Raza was raised with values of compassion. During religious holidays her parents would open their house and cook for three days inviting people from the community to come and eat because they knew what it was like to not have money to eat well. One of the five pillars of Islam is to give a portion of the money you make each year to those who are in need.

Raza visited family in Pakistan often with her mother and was very close with a particular cousin near her age. Her cousin went to college in London to later return to Pakistan and become a mother, a much different decision than what Raza chose. These contrary constructions of lifestyle represent how two people raised with parallel family values can be completely altered by the pressures of their surroundings, and their individual conceptions.

“Exposure to ideas and information clearly are different because of my hybrid identity. I was able to walk through two worlds that are, especially today, constructed in opposition to each other,” Raza said.

Lending special insight, Raza feels some of the forefront issues facing in the perceived racial divide with the middle east is the conception of “us and them” mentalities rather than “both-and” or “either or”.

“I do want to go back there, of course it’s dangerous, but more than anything it’s very difficult to untangle my life enough to be able to go. I definitely will,” Raza said.

The path that led to working as a sociology instructor was academically and interpersonally stimulating. Raza felt she wasn’t equipped with an understanding and way of communicating to others about her bi-cultural experience. Taking her first classes in sociology at Orange County Community College opened her eyes to avenues of self-expression and dynamic insight.

“I lacked a language to talk about culture to talk about tradition, modernization and about horrific poverty like I saw in Pakistan,” Raza said.

Raza strongly believes personally and politically in the movement of community colleges, envisioning them as the last act of democracy.
“I loved my community college experience. I had the freedom to choose the classes I wanted to take and to develop my own sense of self in relationship to the world,” Raza said.

She has taught at Humboldt State University, where she received her masters in Sociology, and at the College of the Redwoods and University of Oregon. Now she instructs classes in sociology and ethnic studies at LCC.

She wanted to live in a college town where she could ride horses, as she has a few times a week since she was seven. Last weekend she participated in a 50 mile endurance horse race.

“Riding horses has been the most consistent thread throughout my life to counterbalance a very intellectually heavy life,” she said.

When she broke her arm riding horses it took about three `months recovery on the couch but it brought her closer to her mix breed dog Chana, that she saved from a shelter after having been shot with a shotgun.
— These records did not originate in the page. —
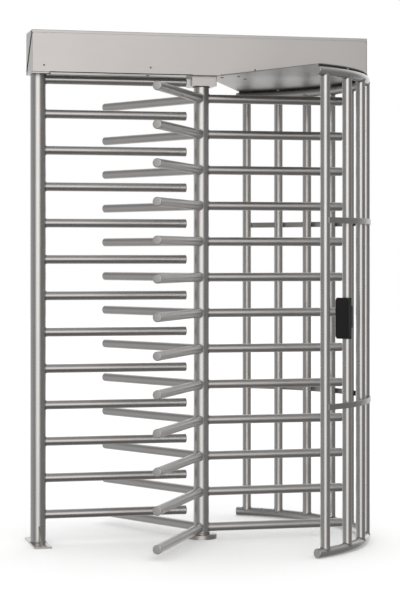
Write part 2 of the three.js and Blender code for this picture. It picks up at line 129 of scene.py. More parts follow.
def makeFinish(look):
    # Fine grain drives roughness, relief and speckle, and broad patches drive colour
    finish = bpy.data.materials.new(look["name"])
    tree = emptyTree(finish)
    places = addNode(tree, "ShaderNodeTexCoord", {})
    follows = look.get("follows", "Object")
    unit = 1 if follows == "UV" else mm  # the UV map is in millimetres, and an object in metres
    grainPlace = addNode(tree, "ShaderNodeMapping", {
        "Scale": [1 / (step * unit) for step in look["grain"]],
    }, {"Vector": places.outputs[follows]})
    grain = addNode(tree, "ShaderNodeTexNoise", {
        "Scale": 1, "Detail": noise["grainDetail"], "Roughness": noise["grainRoughness"],
    }, {"Vector": grainPlace.outputs["Vector"]})
    patch = addNode(tree, "ShaderNodeTexNoise", {
        "Scale": 1 / (look["patch"] * mm), "Detail": noise["patchDetail"],
    }, {"Vector": places.outputs["Object"]})
    colour = addNode(tree, "ShaderNodeMix", {
        "data_type": "RGBA", 6: toLinear(look["dark"]), 7: toLinear(look["light"]),
    }, {0: patch.outputs["Fac"]})
    speckle = addNode(tree, "ShaderNodeMix", {
        "data_type": "RGBA", "blend_type": "MULTIPLY", 0: look["speckle"],
    }, {6: colour.outputs[2], 7: grain.outputs["Fac"]})
    rough = addNode(tree, "ShaderNodeMapRange", {
        "From Min": noise["lowest"], "From Max": noise["highest"],
        "To Min": look["smoothest"], "To Max": look["roughest"],
    }, {"Value": grain.outputs["Fac"]})
    relief = addNode(tree, "ShaderNodeBump", {"Strength": look["relief"], "Distance": look["depth"] * mm},
                     {"Height": grain.outputs["Fac"]})
    shader = addNode(tree, "ShaderNodeBsdfPrincipled", {"Metallic": look["metal"]}, {
        "Base Color": speckle.outputs[2], "Roughness": rough.outputs["Result"],
        "Normal": relief.outputs["Normal"],
    })
    if "ior" in look:
        shader.inputs["IOR"].default_value = look["ior"]
    addNode(tree, "ShaderNodeOutputMaterial", {}, {"Surface": shader.outputs["BSDF"]})
    return finish


# Stainless steel tube, belt ground: fine rings round it, which soften a bright band along it.
# The rings are drawn coarser than real ones, so that they show
tubeSteel = makeFinish({
    "name": "stainlessTubeGround", "follows": "UV", "grain": (60, 3.5, 60),
    "patch": 220, "light": "#D0CECC", "dark": "#C6C4C2", "speckle": 0.04,
    "smoothest": 0.27, "roughest": 0.3, "relief": 0.02, "depth": 0.02, "metal": 1,
})

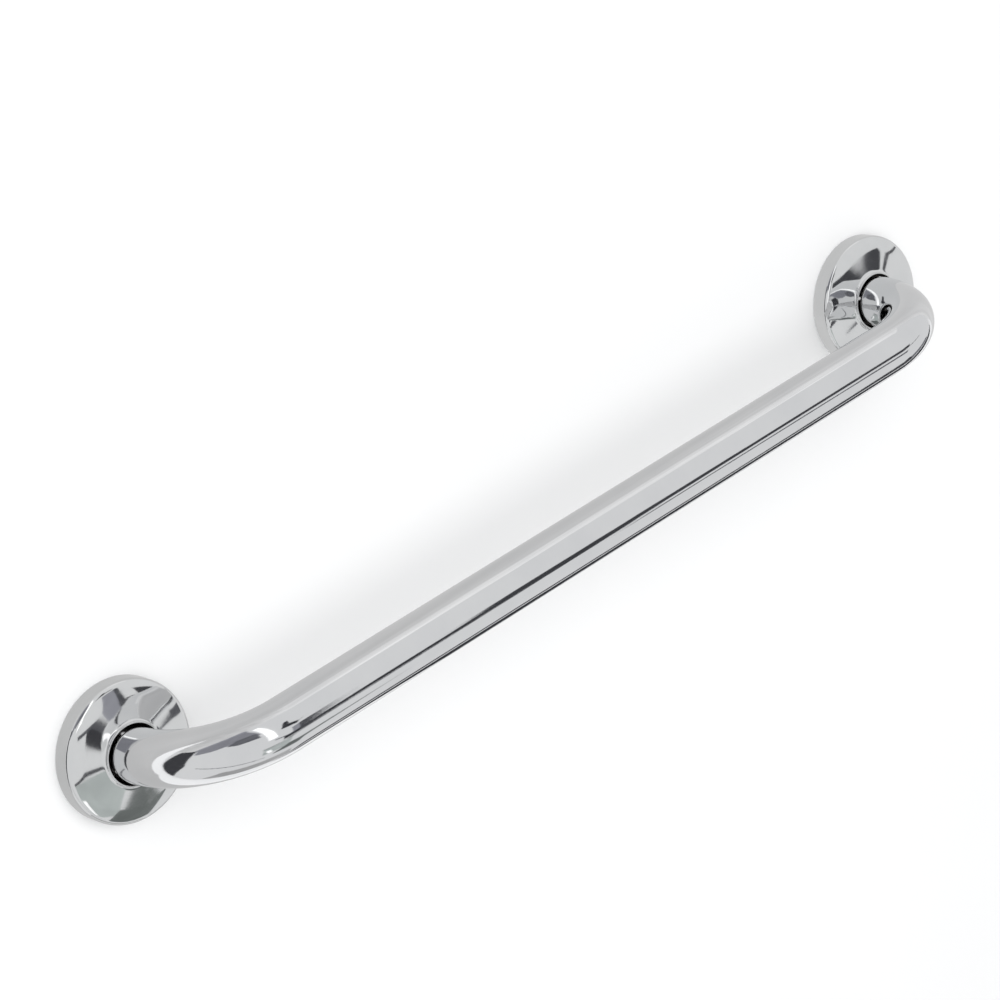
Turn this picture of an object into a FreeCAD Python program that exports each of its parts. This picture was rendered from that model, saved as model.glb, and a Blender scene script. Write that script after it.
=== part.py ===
import FreeCAD, Part
import math
import os

import Sketcher

# Straight grab rail: one bent steel tube on two round mounting plates, each under a sliding cover.
# Frame: the mounting surface is z = 0 and +Z points away from it, +X runs along the rail,
# and the origin is midway between the two legs. Sizes are millimetres and degrees.

SIZES = (
    ("tube_diameter", 32.0, "outside diameter of the tube"),
    ("tube_wall", 1.5, "wall thickness of the tube"),
    ("leg_spacing", 609.6, "from leg axis to leg axis, 24 in"),
    ("bar_height", 77.5, "from the mounting surface to the bar's centreline"),
    ("bend_radius", 60.0, "centreline radius of both bends"),
    ("plate_thickness", 4.0, "mounting plate"),
    ("plate_edge", 0.5, "chamfer round the plate's outer edge"),
    ("screw_circle", 60.0, "diameter of the circle that the screw holes lie on"),
    ("screw_hole", 6.5, "clearance hole for a 6 mm screw"),
    ("screw_head", 12.0, "mouth of the countersink"),
    ("screw_count", 3, "screw holes in each plate"),
    ("weld_leg", 3.5, "leg length of the fillet weld"),
    ("weld_hollow", 4.5, "radius of the weld's hollow face"),
    ("cover_diameter", 82.6, "outside diameter of the cover's rim"),
    ("cover_sheet", 0.8, "sheet thickness of the cover"),
    ("cover_fit", 0.05, "radial clearance between the cover's rim and the plate"),
    ("rim_straight", 8.6, "straight part of the rim, up to its rounded shoulder"),
    ("shoulder_radius", 3.4, "outer radius of the shoulder above the rim"),
    ("dome_radius", 57.4, "outer radius of the crown between the shoulder and the cone"),
    ("cone_slope", 8.0, "slope of the cone from the crown up to the neck"),
    ("hole_diameter", 35.2, "inside diameter of the neck that the leg passes through"),
    ("neck_radius", 1.6, "outer radius of the hollow between the cone and the neck"),
    ("neck_centre", 16.6, "height of the centre of that radius"),
    ("neck_top", 16.9, "height of the neck's end"),
)


def make_sizes(doc):
    """A spreadsheet with one driving dimension in each row: its meaning, its value and its alias."""
    sheet = doc.addObject("Spreadsheet::Sheet", "sizes")
    for row, (alias, value, meaning) in enumerate(SIZES, start=1):
        sheet.set("A%d" % row, meaning)
        sheet.set("B%d" % row, str(value))
        sheet.setAlias("B%d" % row, alias)
    doc.recompute()
    return sheet


def make_body(doc, label):
    body = doc.addObject("PartDesign::Body", label)
    body.Label = label
    return body


def origin_feature(body, role):
    """The body's own origin plane or axis with this role."""
    return next(item for item in body.Origin.OriginFeatures if item.Role == role)


def make_sketch(body, name, plane):
    sketch = body.newObject("Sketcher::SketchObject", name)
    sketch.AttachmentSupport = [(origin_feature(body, plane), "")]
    sketch.MapMode = "FlatFace"
    return sketch


def rule(sketch, name, expression, *where):
    """Add a named dimension to the sketch and bind it to the spreadsheet."""
    index = sketch.addConstraint(Sketcher.Constraint(*where))
    sketch.renameConstraint(index, name)
    sketch.setExpression("Constraints." + name, expression)


def tie(sketch, *where):
    sketch.addConstraint(Sketcher.Constraint(*where))


def flat(x, y):
    """A point of a sketch."""
    return FreeCAD.Vector(x, y, 0)


def arc(centre, radius, start, end):
    """An arc of a sketch, anticlockwise from the start angle to the end angle, in degrees."""
    circle = Part.Circle(centre, FreeCAD.Vector(0, 0, 1), radius)
    return Part.ArcOfCircle(circle, math.radians(start), math.radians(end))


def stand_on_leg(body, side):
    """Put the body at its own leg; the right-hand one is turned half round to mirror the left."""
    if side > 0:
        body.Placement.Rotation = FreeCAD.Rotation(FreeCAD.Vector(0, 0, 1), 180)
    body.setExpression(".Placement.Base.x", "%d * sizes.leg_spacing / 2" % side)


def ring_sketch(body, name, outer, inner, centre_x=None):
    """Two concentric circles in the body's XY plane, on the origin or at a distance along X."""
    sketch = make_sketch(body, name, "XY_Plane")
    start = flat(-1 if centre_x else 0, 0)
    for radius in (2, 1):
        sketch.addGeometry(Part.Circle(start, FreeCAD.Vector(0, 0, 1), radius), False)
    if centre_x:
        tie(sketch, "PointOnObject", 0, 3, -1)
        rule(sketch, "centre_x", centre_x, "DistanceX", 0, 3, -1, 1, 1)
    else:
        tie(sketch, "Coincident", 0, 3, -1, 1)
    tie(sketch, "Coincident", 1, 3, 0, 3)
    rule(sketch, "outer", outer, "Radius", 0, 2)
    rule(sketch, "inner", inner, "Radius", 1, 1)
    return sketch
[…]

“She was healing and I was healing, and that was really special,” Raza said.

“I really like how enthusiastic she is about what she teaches,” said student Disney Fischer from her Social Deviance course.

One of the reasons she is so passionate about teaching at this level is because it allows a diverse collection of students from varying stages in their lives to come together and share ideas.

“I get to continue to learn from my students and continue to grow in an environment that is structured around that,” Raza said.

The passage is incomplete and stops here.